I don’t pander to anyone. I respect all voices. If someone says to me ‘I believe in this type of idea’, I am a political leader, I respect that. I have every right to go to any temple, any mosque, any gurudwara, any church, any synagogue that I would like to go to. That is not pandering, it is understanding, it is accepting the spirituality of this country, and submitting to the spirituality and wisdom of our people. Pandering is a wrong word, in fact, I find it offensive. The right words are ‘appreciate’ and ‘understand’.
After this bitter battle, do you think a bipartisan running of the Lok Sabha is possible? And what do you think are the first things that need to be addressed? Kashmir, which has seen a low turnout, is in a very bad situation…

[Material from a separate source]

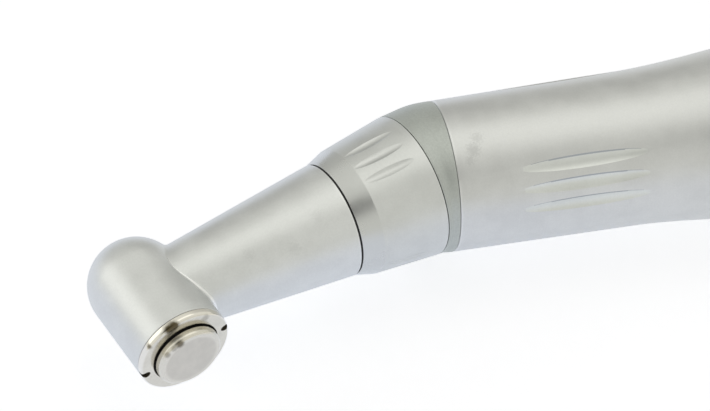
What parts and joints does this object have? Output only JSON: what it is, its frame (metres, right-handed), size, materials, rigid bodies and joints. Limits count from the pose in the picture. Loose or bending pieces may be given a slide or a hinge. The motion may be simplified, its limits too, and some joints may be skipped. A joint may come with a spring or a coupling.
{
  "type": "contra angle handpiece",
  "caption": "Slim bent dental handpiece: straight fluted handle, twist-lock ring, tapered neck and a push-button head that takes a latch-type bur, driven through bevel gears.",
  "frame": {"origin": "centre of the rear mouth, where the motor nose enters", "axes": "+X points back out of the mouth along the handle, the neck bends towards -Y (the button side), the bur leaves towards +Y, and Z is square to the plane of the bend"},
  "size_m": [0.0979, 0.0292, 0.02],
  "materials": {
    "satin_steel": "fine satin, matt blasted",
    "polished_steel": "polished, warm nickel tone",
    "machined_steel": "turned and ground",
    "gear_steel": "hardened and lapped",
    "bearing_steel": "ground",
    "bush_bronze": "turned",
    "spring_steel": "drawn",
    "seal_black": "smooth"
  },
  "bodies": {
    "housing": {"handle_sleeve": "satin_steel", "coupling_socket": "machined_steel", "shaft_tube": "machined_steel", "drive_rear_bush": "bush_bronze", "drive_front_bush": "bush_bronze", "elbow_body": "satin_steel", "ring_stop_pin": "machined_steel", "head_housing": "satin_steel", "neck_nut": "machined_steel", "neck_rear_bush": "bush_bronze", "neck_spacer": "machined_steel", "neck_front_bush": "bush_bronze", "neck_seal": "seal_black", "head_cap": "polished_steel", "lower_outer_race": "bearing_steel", "upper_outer_race": "bearing_steel", "nose_seal": "seal_black", "button_spring": "spring_steel"},
    "lock_ring": {"lock_ring": "satin_steel"},
    "drive_shaft": {"drive_shaft": "machined_steel", "drive_gear": "gear_steel", "dog_pin": "machined_steel", "dog_spring": "spring_steel"},
    "drive_dog": {"drive_dog": "machined_steel"},
    "neck_shaft": {"neck_shaft": "machined_steel", "neck_rear_gear": "gear_steel", "neck_pinion": "gear_steel"},
    "chuck": {"chuck_spindle": "machined_steel", "chuck_gear": "gear_steel", "lower_inner_race": "bearing_steel", "upper_inner_race": "bearing_steel"},
    "latch": {"latch_slide": "machined_steel"},
    "button": {"push_button": "polished_steel"}
  },
  "joints": [
    {"name": "drive_spin", "type": "hinge", "parent": "housing", "child": "drive_shaft", "pos_m": [0, 0, 0], "axis": [-1, 0, 0], "continuous": true},
    {"name": "neck_spin", "type": "hinge", "parent": "housing", "child": "neck_shaft", "pos_m": [-0.06174, 0, 0], "axis": [-0.9483, -0.3173, 0], "continuous": true},
    {"name": "chuck_spin", "type": "hinge", "parent": "housing", "child": "chuck", "pos_m": [-0.09237, -0.01025, 0], "axis": [0.3173, -0.9483, 0], "continuous": true},
    {"name": "dog_slide", "type": "slide", "parent": "drive_shaft", "child": "drive_dog", "axis": [-1, 0, 0], "range_m": [0, 0.0025], "stiffness_N_per_m": 400, "springref_m": -0.002, "deforming": ["dog_spring"]},
    {"name": "button_press", "type": "slide", "parent": "housing", "child": "button", "axis": [-0.3173, 0.9483, 0], "range_m": [0, 0.0008], "stiffness_N_per_m": 4000, "springref_m": -0.001, "deforming": ["button_spring"]},
    {"name": "latch_release", "type": "slide", "parent": "chuck", "child": "latch", "axis": [-0.9483, -0.3173, 0], "range_m": [0, 0.0004]},
    {"name": "lock_ring_turn", "type": "hinge", "parent": "housing", "child": "lock_ring", "pos_m": [-0.06174, 0, 0], "axis": [-0.9483, -0.3173, 0], "range_deg": [0, 60]}
  ],
  "couplings": [
    {"joint": "neck_spin", "follows": "drive_spin", "ratio": 1},
    {"joint": "chuck_spin", "follows": "drive_spin", "ratio": 1},
    {"joint": "latch_release", "follows": "button_press", "ratio": 0.5}
  ]
}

Kashmir is being destroyed. We spent nine years building confidence in J&K, we had a strategy and we worked on it. One of the biggest successes of the UPA government was breaking the back of terrorism in Kashmir, and the work that we had done in engaging the people of J&K. The Women’s Self Help Groups, industrialists like Ratan Tata being taken to Kashmir, the Udayan programme, Panchayati raj — these strategies broke the back of terror. Mr Modi’s opportunistic alliance with the PDP imposed probably the biggest strategic loss on our country, just because he wanted to score some political points. It’s a tragedy. We’re going to have to do that again, we’re going to have to spend another 10 years building back that confidence, working with the people of J&K, and eliminating the terrorists that Mr Modi has given space to.
Any last comments for our readers?
You started this interview by saying that love is not pragmatic and that you need to be hard-nosed, absolutely not. Though Mr Narendra Modi and his party attacked me viciously, over the last five years, I have not attacked Mr Narendra Modi in the same language, I have not abused his parents or his family. I’ve held respect for the PM throughout and love is going to triumph over hatred in this election, and that love is going to continue even after this election.